Going into the meeting, Neddo understood the punishments to be on the men’s team. The blow to all teams was a “shock,” she said.

“The girls had no idea,” she said. “We always thought it was about the men’s team. We’d always been reassured we weren’t involved. Todd Stewart never said anything about the women’s team or us.”

Junior Mollie McNeel also expressed frustration with the decision. 

The Lincoln, Nebraska native —who just set the university record in the 1650 free —said athletes were told to skip class for the meeting and that triggered a red flag.

“All of us were kind of expecting to have some form of punishment but not this extent,” she said. “I was blind-sighted.”   

Like Neddo, McNeel said she had no idea the women’s team was up for suspension. 

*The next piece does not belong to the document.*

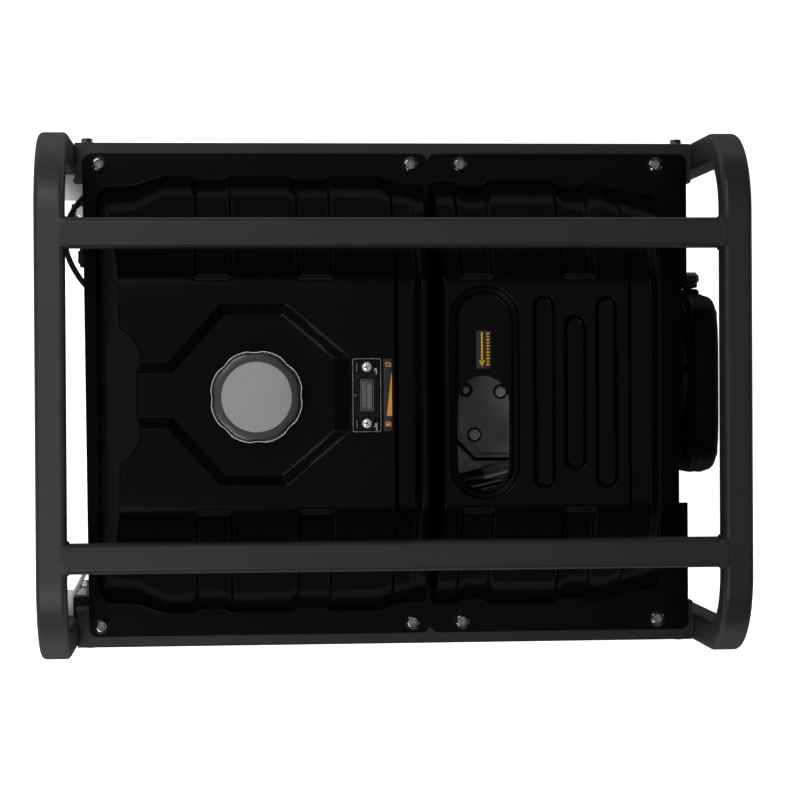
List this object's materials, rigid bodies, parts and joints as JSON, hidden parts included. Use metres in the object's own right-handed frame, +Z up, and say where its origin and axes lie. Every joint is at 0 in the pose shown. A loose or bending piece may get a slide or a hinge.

“I said that to him [Todd Stewart] in the meeting… We were never aware the team was being investigated,” she said. “None of the women were investigated, but there were countless men’s teams meeting to tell them what was going on. We weren’t involved.”

McNeel said she thought the actions had been made worse than what happened. 

“The hardest part for me is just that I’m going to lose some of my best friends,” she said. “We all kind of just are going to be separated now. It’s like my family here, and it’s really hurting… I got a bunch of different offers to swim and I wanted to come here.”

 Swim and dive team members will be allowed to transfer to another institution. Team members with scholarships who choose to stay at WKU will have their scholarships honored provided they remain in good academic and university standing. 

However, for freshman divers like Neddo, suspending the team prohibits performance-based scholarship gains. 

“I would’ve gotten more scholarships because of my performance this year,” she said. “You go up based on performance and now I won’t. It’s tough to stay based on what I’m getting offered.” 

Neddo said leaving the university would be the most viable option for her, and she’s not done diving.

“I’m not ready to give up my life,” she said.